She Does, She Doesn't: Melinda French Gates - The Gloss Magazine

She Does, She Doesn’t: Melinda French Gates

MELINDA FRENCH GATES, 56, is the co-chair of the largest private foundation in the world, the Bill & Melinda Gates Foundation, alongside her former husband of 27 years, Bill Gates, from whom she recently divorced. The multi-billionaire’s philanthropy has helped to diminish world poverty, and significantly contributed to the global elimination of polio.

SHE DOES

MEDITATE every morning.

SUSPECT that the advent of social media is at fault for the rise in vaccine hesitancy. “Disinformation is just too easy to spread, and that’s going to cost people their lives.”

DEFINE success based on a quote attributed to Ralph Waldo Emerson. “To know even one life has breathed easier because you have lived, this is to have succeeded.”

COMBINE generous financial donations with hands-on experience in order to defeat poverty.
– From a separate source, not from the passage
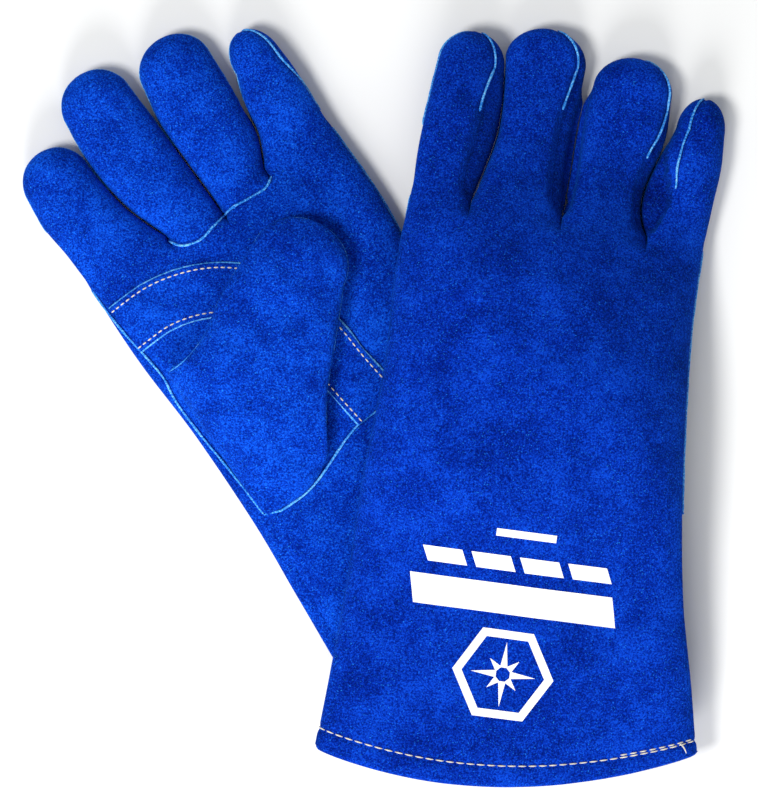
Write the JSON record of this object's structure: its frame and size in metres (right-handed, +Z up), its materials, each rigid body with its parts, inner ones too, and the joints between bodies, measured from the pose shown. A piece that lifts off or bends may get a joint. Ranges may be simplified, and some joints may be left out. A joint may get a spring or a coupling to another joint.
{
  "type": "welding gloves",
  "caption": "Pair of blue suede welding gauntlets: welted seams, wing thumb, palm strap, fleece and canvas lining, stitched hem; one lies palm up, the other back up across it.",
  "frame": {"origin": "centre of the pair's footprint on the surface it lies on", "axes": "+Z up from the surface, +Y towards the fingertips in plan, +X to the right with the left glove on the left"},
  "size_m": [0.3102, 0.3283, 0.0521],
  "materials": {
    "leather": "blue split cowhide suede, matt nap",
    "strap_leather": "blue split cowhide suede with raw pale edges",
    "welt_leather": "pale blue welt strip, matt",
    "thread": "cream aramid sewing thread",
    "fleece": "brushed cotton fleece",
    "canvas": "plain woven cotton canvas"
  },
  "bodies": {
    "left_hand": {"left_back_panel": "leather", "left_palm_panel": "leather", "left_cuff_front": "leather", "left_thumb_base": "leather", "left_palm_strap": "strap_leather", "left_cuff_hem": "leather", "left_hand_welts": "welt_leather", "left_hand_lining": "fleece", "left_cuff_lining": "canvas", "left_stitching": "thread"},
    "left_index": {"left_index_back": "leather", "left_index_front": "leather", "left_index_welt": "welt_leather", "left_index_lining": "fleece"},
    "left_middle": {"left_middle_back": "leather", "left_middle_front": "leather", "left_middle_welt": "welt_leather", "left_middle_lining": "fleece"},
    "left_ring": {"left_ring_back": "leather", "left_ring_front": "leather", "left_ring_welt": "welt_leather", "left_ring_lining": "fleece"},
    "left_little": {"left_little_back": "leather", "left_little_front": "leather", "left_little_welt": "welt_leather", "left_little_lining": "fleece"},
    "left_thumb": {"left_thumb_back": "leather", "left_thumb_front": "leather", "left_thumb_welt": "welt_leather", "left_thumb_lining": "fleece"},
    "right_hand": {"right_back_panel": "leather", "right_palm_panel": "leather", "right_cuff_front": "leather", "right_thumb_base": "leather", "right_palm_strap": "strap_leather", "right_cuff_hem": "leather", "right_hand_welts": "welt_leather", "right_hand_lining": "fleece", "right_cuff_lining": "canvas", "right_stitching": "thread"},
    "right_index": {"right_index_back": "leather", "right_index_front": "leather", "right_index_welt": "welt_leather", "right_index_lining": "fleece"},
    "right_middle": {"right_middle_back": "leather", "right_middle_front": "leather", "right_middle_welt": "welt_leather", "right_middle_lining": "fleece"},
    "right_ring": {"right_ring_back": "leather", "right_ring_front": "leather", "right_ring_welt": "welt_leather", "right_ring_lining": "fleece"},
    "right_little": {"right_little_back": "leather", "right_little_front": "leather", "right_little_welt": "welt_leather", "right_little_lining": "fleece"},
    "right_thumb": {"right_thumb_back": "leather", "right_thumb_front": "leather", "right_thumb_welt": "welt_leather", "right_thumb_lining": "fleece"}
  },
  "joints": [
    {"name": "left_index_flex", "type": "hinge", "parent": "left_hand", "child": "left_index", "pos_m": [-0.1104, 0.0604, 0.0145], "axis": [0.829, 0.5592, 0], "range_deg": [0, 65]},
    {"name": "left_middle_flex", "type": "hinge", "parent": "left_hand", "child": "left_middle", "pos_m": [-0.0827, 0.0791, 0.0145], "axis": [0.829, 0.5592, 0], "range_deg": [0, 65]},
    {"name": "left_ring_flex", "type": "hinge", "parent": "left_hand", "child": "left_ring", "pos_m": [-0.0567, 0.0966, 0.0145], "axis": [0.829, 0.5592, 0], "range_deg": [0, 65]},
    {"name": "left_little_flex", "type": "hinge", "parent": "left_hand", "child": "left_little", "pos_m": [-0.0314, 0.1137, 0.0145], "axis": [0.829, 0.5592, 0], "range_deg": [0, 65]},
    {"name": "right_index_flex", "type": "hinge", "parent": "right_hand", "child": "right_index", "pos_m": [0.033, 0.0884, 0.0243], "axis": [-0.9833, 0.1822, 0], "range_deg": [0, 65]},
    {"name": "right_middle_flex", "type": "hinge", "parent": "right_hand", "child": "right_middle", "pos_m": [0.0674, 0.082, 0.0186], "axis": [-0.9833, 0.1822, 0], "range_deg": [0, 65]},
    {"name": "right_ring_flex", "type": "hinge", "parent": "right_hand", "child": "right_ring", "pos_m": [0.1017, 0.0757, 0.0098], "axis": [-0.9833, 0.1822, 0], "range_deg": [0, 65]},
    {"name": "right_little_flex", "type": "hinge", "parent": "right_hand", "child": "right_little", "pos_m": [0.1315, 0.0702, 0.0039], "axis": [-0.9833, 0.1822, 0], "range_deg": [0, 65]},
    {"name": "left_thumb_open", "type": "hinge", "parent": "left_hand", "child": "left_thumb", "pos_m": [-0.0549, -0.0047, 0.0325], "axis": [0.8942, -0.4478, 0], "range_deg": [0, 80]},
    {"name": "right_glove_lift", "type": "slide", "parent": "left_hand", "child": "right_hand", "axis": [0, 0, 1], "range_m": [0, 0.16]},
    {"name": "right_thumb_open", "type": "hinge", "parent": "right_hand", "child": "right_thumb", "pos_m": [0.0281, 0.0029, 0.0225], "axis": [-0.3239, 0.9461, 0], "range_deg": [0, 80]}
  ],
  "couplings": [
    {"joint": "right_thumb_open", "follows": "right_glove_lift", "rad_per_m": 8.7266}
  ]
}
She has lived with the communities the Foundation has supported – particularly in Senegal and rural India.

FEEL a special connection to English mathematician Ada Lovelace, who worked on the first-ever computer programme in the 1800s.

CRINGE at some of her early ideas at Microsoft, particularly the invention of Clippy, a talking paperclip character, that caused widespread user frustration.
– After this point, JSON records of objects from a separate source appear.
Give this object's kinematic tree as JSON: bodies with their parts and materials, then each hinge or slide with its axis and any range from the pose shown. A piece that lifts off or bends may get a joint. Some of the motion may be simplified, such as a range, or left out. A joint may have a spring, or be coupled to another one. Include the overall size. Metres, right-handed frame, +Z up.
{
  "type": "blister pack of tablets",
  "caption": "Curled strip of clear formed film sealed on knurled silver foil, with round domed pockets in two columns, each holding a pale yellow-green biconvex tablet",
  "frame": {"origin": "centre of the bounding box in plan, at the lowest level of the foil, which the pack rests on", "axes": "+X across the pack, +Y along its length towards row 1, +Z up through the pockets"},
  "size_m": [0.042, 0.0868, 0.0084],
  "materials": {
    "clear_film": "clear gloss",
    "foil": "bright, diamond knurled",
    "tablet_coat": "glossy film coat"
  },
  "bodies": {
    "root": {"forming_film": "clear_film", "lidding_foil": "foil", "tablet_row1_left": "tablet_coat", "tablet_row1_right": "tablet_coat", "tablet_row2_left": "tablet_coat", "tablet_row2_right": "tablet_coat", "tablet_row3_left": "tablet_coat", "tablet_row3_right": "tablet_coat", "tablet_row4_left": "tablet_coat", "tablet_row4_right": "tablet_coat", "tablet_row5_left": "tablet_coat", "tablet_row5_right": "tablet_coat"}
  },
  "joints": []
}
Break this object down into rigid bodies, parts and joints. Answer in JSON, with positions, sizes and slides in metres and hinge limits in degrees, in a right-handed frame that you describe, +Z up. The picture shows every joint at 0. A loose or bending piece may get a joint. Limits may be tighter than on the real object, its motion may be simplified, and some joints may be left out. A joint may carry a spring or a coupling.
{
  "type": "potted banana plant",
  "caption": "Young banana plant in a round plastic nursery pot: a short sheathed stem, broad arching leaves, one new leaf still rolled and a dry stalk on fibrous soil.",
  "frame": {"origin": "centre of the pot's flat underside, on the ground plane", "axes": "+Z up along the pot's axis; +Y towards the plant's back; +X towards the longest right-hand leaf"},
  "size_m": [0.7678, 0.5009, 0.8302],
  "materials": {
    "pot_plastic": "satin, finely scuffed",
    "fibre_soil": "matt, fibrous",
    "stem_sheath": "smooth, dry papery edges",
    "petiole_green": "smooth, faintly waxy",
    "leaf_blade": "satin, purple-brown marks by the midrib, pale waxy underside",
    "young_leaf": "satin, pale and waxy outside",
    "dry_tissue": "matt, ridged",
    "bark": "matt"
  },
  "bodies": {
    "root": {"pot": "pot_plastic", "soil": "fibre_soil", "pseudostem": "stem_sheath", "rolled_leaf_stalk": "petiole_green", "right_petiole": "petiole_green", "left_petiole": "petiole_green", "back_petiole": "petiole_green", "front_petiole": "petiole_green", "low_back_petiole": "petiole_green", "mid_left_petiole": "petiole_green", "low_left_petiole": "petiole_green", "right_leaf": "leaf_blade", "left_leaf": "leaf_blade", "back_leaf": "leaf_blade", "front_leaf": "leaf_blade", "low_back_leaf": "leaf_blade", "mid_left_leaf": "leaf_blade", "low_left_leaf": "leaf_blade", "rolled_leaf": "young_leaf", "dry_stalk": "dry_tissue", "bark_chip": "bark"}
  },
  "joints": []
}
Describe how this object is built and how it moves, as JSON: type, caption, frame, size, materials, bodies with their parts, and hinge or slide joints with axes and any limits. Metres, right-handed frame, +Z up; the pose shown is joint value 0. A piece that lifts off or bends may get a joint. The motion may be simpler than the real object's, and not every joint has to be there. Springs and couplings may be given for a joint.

DESCRIBE herself as an “impatient optimist” – impatient for the world to get better, and optimistic that it will.

LOVE a certain film – The Sound of Music. When she turned 50, Bill threw her a The Sound of Music-themed birthday celebration. “The women were all in dirndls and the men in lederhosen. It was a ton of fun!”

ADVOCATE for women. Her book The Moment of Lift: How Empowering Women Changes the World was a bestseller, and she founded Pivotal Ventures, an investment company that jumpstarts progress for women in technology.

SHE DOESN’T

DENY that she experiences fear. She does, however, advise young people to use their fear as fuel. “Embrace that jittery feeling and reframe it for yourself as the incredible, empowering feeling of pushing yourself to grow.”

UNDERSTAND why she and her now ex-husband are the subject of conspiracy theories. “I don’t know. I just think that fear is there, and so people are looking to point to somebody or some thing or some institution. And then once it lands on that person or institution, you get sort of a pile-on effect because of social media, and it’s deeply, deeply concerning for society.”

FORGET to make time for her joy – she has a fondness for buying handbags, and loves to kayak around Lake Washington in Seattle.

ALLOW her religious beliefs to override her philanthropic ambitions. In 2012, she publicly vowed to improve access to contraception across the globe, directly challenging the Vatican. “Of course I wrestled with this. As a Catholic I believe in this religion, there are amazing things about this religion, amazing moral teachings that I do believe in, but I also have to think about how we keep women alive.”

RECOGNISE the perfectionism that she sees in herself. “I’m even hard on myself about how hard I can be on myself.”

EQUIVOCATE over her assertions, made as long ago as the 1990s, about the importance of funding vaccination efforts globally. She and Bill helped fund BioNtech, the German biotechnology manufacturer responsible for the Pfizer vaccine.

EVER LIE “Twenty years ago, I made a vow to myself that I would never lie, ever. Not even those little fibs that can help move a conversation along.”